As a matter of principle, Germany does not extradite its own citizens to third countries such as the UAE. Third countries are those that do not belong to the EU. German citizens are protected from extradition to third countries by the constitution. According to Article 16 (2) GG, extradition to another EU state or to an international court of justice is possible by way of exception, provided that the principles of the rule of law are upheld.

Extradition of non-German EU Citizens to the UAE

Extradition of EU citizens to third countries is possible. In 2016, the ECJ ruled in the Petruhhin case that such extradition does not violate the general prohibition of discrimination under Article 18 TFEU in conjunction with the free movement of a person under Article 21 TFEU. In 2018, the judgment in the Pisciotti case confirmed this interpretation of Articles 18 and 21 TFEU. However, the Member State to which the person concerned belongs has a priority right to have its own citizen transferred. For this purpose, it must be informed before extradition to a third country can take place.

Removal of a Red Notice from the United Arab Emirates– Worldwide

If the United Arab Emirates request a person’s apprehension and subsequent extradition, the authorities of the UAE can obtain an Interpol Red Notice for this person. Such a red notice can be challenged as a precautionary measure or only when it becomes known. Our experienced lawyers for extradition law will submit requests for information to the respective Nation Central Bureaus (NCBs) on your behalf, prepare and file corresponding protective letters and work unerringly towards the cancellation of the Red Notice – so that you can once again move freely in the world without worrying about an immanent arrest and the associated consequences and risks.

Extradition Requirements under the IRG

Any foreigner who has committed a punishable offence abroad can be extradited. According to Section 2 (3) IRG, a foreigner is any person who is not a German citizen within the meaning of Article 116 (1) GG.

Political motives, military breaches of duty and criminal prosecution based on personal characteristics, such as religious affiliation, are not permissible grounds for an extradition request. Extradition on such grounds is inadmissible, Sections 6 and 7 IRG.

Furthermore, extradition under Section 11 IRG is only granted if it is guaranteed that the person concerned will not also be punished for other offences committed before the transfer. However, such a punishment can occur if the requested country agrees.

Further extradition, transfer, or deportation to a third state may only occur with the requested country’s consent. Extradition is only permissible if the person concerned is allowed to leave the requesting country again after serving a sentence, Section 11 (3) IRG.

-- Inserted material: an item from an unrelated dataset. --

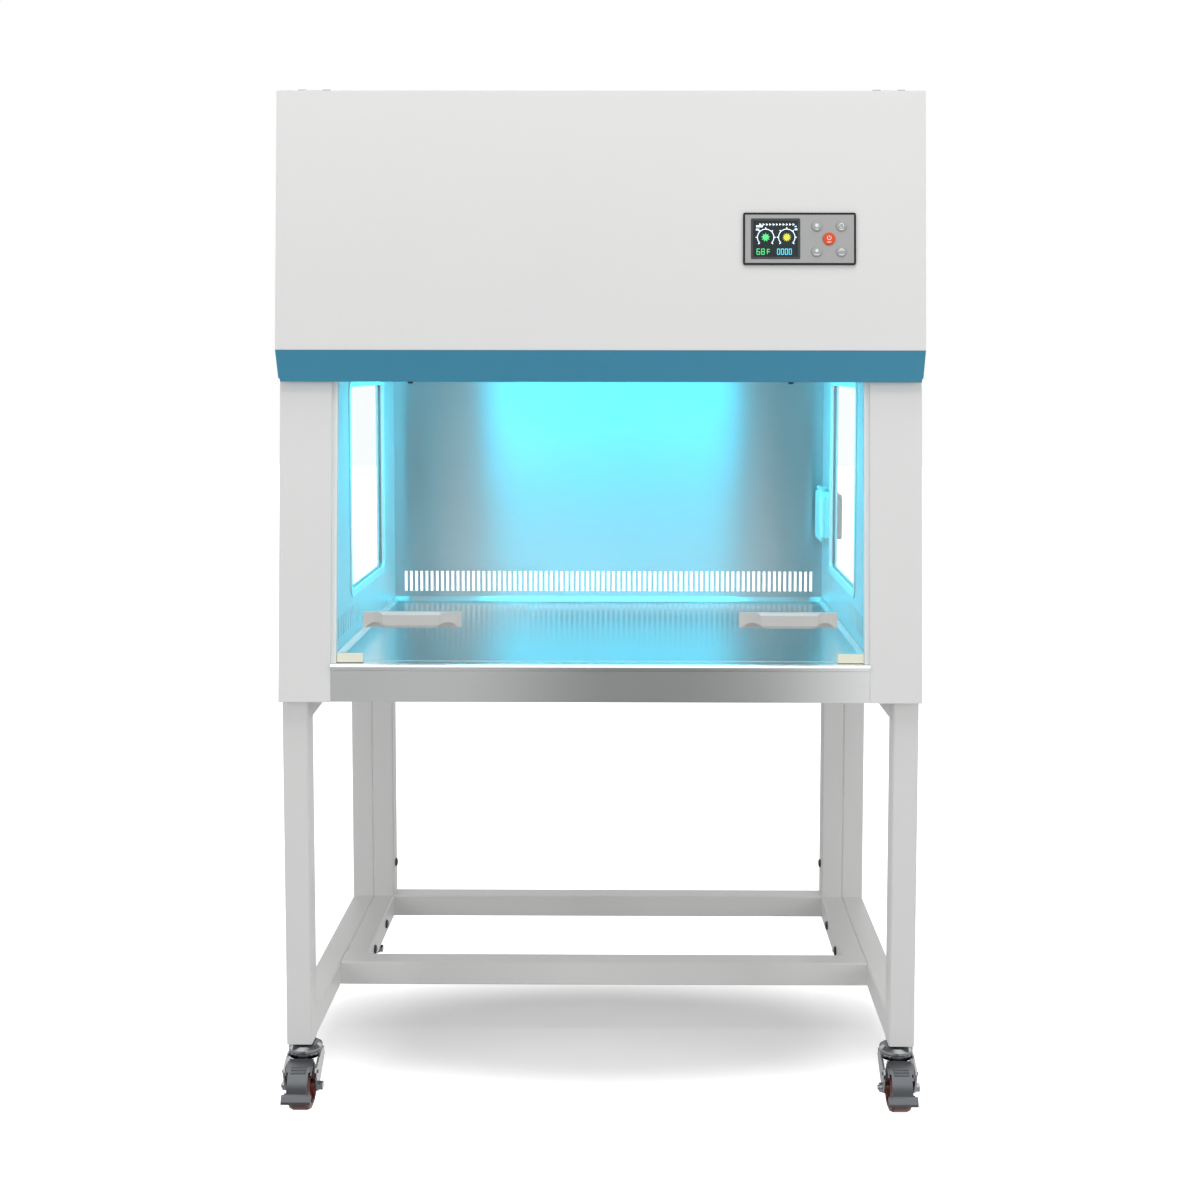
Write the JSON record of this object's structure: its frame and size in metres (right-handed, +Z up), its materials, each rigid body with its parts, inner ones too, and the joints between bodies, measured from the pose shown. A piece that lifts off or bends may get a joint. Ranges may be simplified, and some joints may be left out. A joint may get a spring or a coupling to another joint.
{
  "type": "laminar flow hood",
  "caption": "Vertical laminar flow clean bench: stainless work chamber with sliding glass sash under a blower head, on a tubular stand with braked casters.",
  "frame": {"origin": "centre of the footprint at floor level", "axes": "+X right as seen from the front, +Y into the depth towards the back, +Z up"},
  "size_m": [1.011, 0.7024, 1.6052],
  "materials": {
    "cream_paint": "smooth satin powder coat",
    "blue_paint": "satin blue powder coat",
    "stand_paint": "satin powder coat on square tube",
    "stainless": "brushed stainless sheet",
    "white_metal": "white coated slotted plate",
    "clear_glass": "clear polished toughened glass",
    "window_pane": "clear polished glass",
    "seal_rubber": "matt black rubber profile",
    "white_plastic": "white extruded plastic",
    "cream_plastic": "cream moulded plastic",
    "panel_plastic": "silver-grey satin membrane",
    "screen": "dark gloss display window",
    "grey_key": "grey satin key caps",
    "red_key": "orange-red key cap",
    "zinc_steel": "bright zinc plate",
    "black_steel": "black oxide",
    "wheel_nylon": "dark red-brown moulded nylon",
    "pedal_steel": "grey coated pressed steel",
    "galvanised": "galvanised sheet",
    "impeller_metal": "plain aluminium",
    "motor_metal": "black enamel",
    "filter_metal": "anodised extrusion",
    "filter_paper": "white pleated glass-fibre paper",
    "uv_lamp": "glowing germicidal lamp",
    "led_lamp": "frosted lamp",
    "outlet_plastic": "light grey moulding",
    "black_plastic": "black moulding"
  },
  "bodies": {
    "sash": {"sash_glass": "clear_glass", "sash_handle_left": "cream_plastic", "sash_handle_right": "cream_plastic", "sash_corner_guards": "cream_plastic"},
    "cover": {"front_cover": "cream_paint", "cover_skirt": "blue_paint", "cover_screws": "black_steel", "control_panel": "panel_plastic", "display": "screen"},
    "impeller": {"blower_rotor": "impeller_metal"},
    "outlet_lid": {"outlet_cover": "outlet_plastic"},
    "fan_key": {"fan_button": "grey_key"},
    "light_key": {"light_button": "grey_key"},
    "uv_key": {"uv_button": "grey_key"},
    "socket_key": {"socket_button": "grey_key"},
    "power_key": {"power_button": "red_key"},
    "caster_front_left": {"caster_fork_front_left": "zinc_steel"},
    "wheel_front_left": {"caster_wheel_front_left": "wheel_nylon"},
    "pedal_front_left": {"brake_pedal_front_left": "pedal_steel"},
    "caster_front_right": {"caster_fork_front_right": "zinc_steel"},
    "wheel_front_right": {"caster_wheel_front_right": "wheel_nylon"},
    "pedal_front_right": {"brake_pedal_front_right": "pedal_steel"},
    "caster_rear_left": {"caster_fork_rear_left": "zinc_steel"},
    "wheel_rear_left": {"caster_wheel_rear_left": "wheel_nylon"},
    "pedal_rear_left": {"brake_pedal_rear_left": "pedal_steel"},
    "caster_rear_right": {"caster_fork_rear_right": "zinc_steel"},
    "wheel_rear_right": {"caster_wheel_rear_right": "wheel_nylon"},
    "pedal_rear_right": {"brake_pedal_rear_right": "pedal_steel"},
    "cabinet": {"head_shell": "cream_paint", "column_left": "cream_paint", "column_right": "cream_paint", "base_box": "cream_paint", "intake_grille": "cream_paint", "side_frame_left": "stand_paint", "side_frame_right": "stand_paint", "inner_frame": "stand_paint", "work_surface": "stainless", "back_wall": "stainless", "side_wall_left": "stainless", "side_wall_right": "stainless", "diffuser": "white_metal", "window_glass_left": "window_pane", "window_glass_right": "window_pane", "window_seal_left": "seal_rubber", "window_seal_right": "seal_rubber", "sash_guide_left": "white_plastic", "sash_guide_right": "white_plastic", "lamp_holders": "white_plastic", "caster_mounts": "zinc_steel", "cover_hinges": "zinc_steel", "frame_bolts": "black_steel", "blower_deck": "galvanised", "blower_housing": "galvanised", "blower_motor": "motor_metal", "filter_frame": "filter_metal", "filter_media": "filter_paper", "uv_tube": "uv_lamp", "led_tube": "led_lamp", "outlet_box": "outlet_plastic", "power_inlet": "black_plastic"}
  },
  "joints": [
    {"name": "sash_slide", "type": "slide", "parent": "cabinet", "child": "sash", "axis": [0, 0.0872, 0.9962], "range_m": [0, 0.35]},
    {"name": "cover_hinge", "type": "hinge", "parent": "cabinet", "child": "cover", "pos_m": [0, -0.23634, 1.6022], "axis": [-1, 0, 0], "range_deg": [0, 80]},
    {"name": "fan_key_press", "type": "slide", "parent": "cover", "child": "fan_key", "axis": [0, 0.9962, -0.0872], "range_m": [0, 0.001], "stiffness_N_per_m": 600, "springref_m": -0.0005},
    {"name": "light_key_press", "type": "slide", "parent": "cover", "child": "light_key", "axis": [0, 0.9962, -0.0872], "range_m": [0, 0.001], "stiffness_N_per_m": 600, "springref_m": -0.0005},
    {"name": "uv_key_press", "type": "slide", "parent": "cover", "child": "uv_key", "axis": [0, 0.9962, -0.0872], "range_m": [0, 0.001], "stiffness_N_per_m": 600, "springref_m": -0.0005},
    {"name": "socket_key_press", "type": "slide", "parent": "cover", "child": "socket_key", "axis": [0, 0.9962, -0.0872], "range_m": [0, 0.001], "stiffness_N_per_m": 600, "springref_m": -0.0005},
    {"name": "power_key_press", "type": "slide", "parent": "cover", "child": "power_key", "axis": [0, 0.9962, -0.0872], "range_m": [0, 0.001], "stiffness_N_per_m": 600, "springref_m": -0.0005},
    {"name": "impeller_spin", "type": "hinge", "parent": "cabinet", "child": "impeller", "pos_m": [0, 0.09825, 1.462], "axis": [1, 0, 0], "continuous": true},
    {"name": "outlet_lid_hinge", "type": "hinge", "parent": "cabinet", "child": "outlet_lid", "pos_m": [0.407, 0.26325, 0.9425], "axis": [0, 1, 0], "range_deg": [0, 88]},
    {"name": "swivel_front_left", "type": "hinge", "parent": "cabinet", "child": "caster_front_left", "pos_m": [-0.4725, -0.27175, 0.08], "axis": [0, 0, 1], "continuous": true},
    {"name": "roll_front_left", "type": "hinge", "parent": "caster_front_left", "child": "wheel_front_left", "pos_m": [-0.4725, -0.29975, 0.0365], "axis": [1, 0, 0], "continuous": true},
    {"name": "brake_front_left", "type": "hinge", "parent": "caster_front_left", "child": "pedal_front_left", "pos_m": [-0.4725, -0.31175, 0.065], "axis": [1, 0, 0], "range_deg": [0, 7]},
    {"name": "swivel_front_right", "type": "hinge", "parent": "cabinet", "child": "caster_front_right", "pos_m": [0.4725, -0.27175, 0.08], "axis": [0, 0, 1], "continuous": true},
    {"name": "roll_front_right", "type": "hinge", "parent": "caster_front_right", "child": "wheel_front_right", "pos_m": [0.4725, -0.29975, 0.0365], "axis": [1, 0, 0], "continuous": true},
    {"name": "brake_front_right", "type": "hinge", "parent": "caster_front_right", "child": "pedal_front_right", "pos_m": [0.4725, -0.31175, 0.065], "axis": [1, 0, 0], "range_deg": [0, 7]},
    {"name": "swivel_rear_left", "type": "hinge", "parent": "cabinet", "child": "caster_rear_left", "pos_m": [-0.4725, 0.29625, 0.08], "axis": [0, 0, 1], "continuous": true},
    {"name": "roll_rear_left", "type": "hinge", "parent": "caster_rear_left", "child": "wheel_rear_left", "pos_m": [-0.4725, 0.26825, 0.0365], "axis": [1, 0, 0], "continuous": true},
    {"name": "brake_rear_left", "type": "hinge", "parent": "caster_rear_left", "child": "pedal_rear_left", "pos_m": [-0.4725, 0.25625, 0.065], "axis": [1, 0, 0], "range_deg": [0, 7]},
    {"name": "swivel_rear_right", "type": "hinge", "parent": "cabinet", "child": "caster_rear_right", "pos_m": [0.4725, 0.29625, 0.08], "axis": [0, 0, 1], "continuous": true},
    {"name": "roll_rear_right", "type": "hinge", "parent": "caster_rear_right", "child": "wheel_rear_right", "pos_m": [0.4725, 0.26825, 0.0365], "axis": [1, 0, 0], "continuous": true},
    {"name": "brake_rear_right", "type": "hinge", "parent": "caster_rear_right", "child": "pedal_rear_right", "pos_m": [0.4725, 0.25625, 0.065], "axis": [1, 0, 0], "range_deg": [0, 7]}
  ]
}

Potential Problems of Extradition to the UAE

Death Penalty:

In the UAE, the death penalty is imposed for some crimes. Extradition can only lawfully occur if an assurance is given that it will at least not be carried out, Article 8 IRG. This also means that extraditions can be made even though the offence in question is generally punishable by death in the United Arab Emirates.

Human rights:

Torture and treatment that would violate human rights preclude extradition from Germany under Article 3 ECHR.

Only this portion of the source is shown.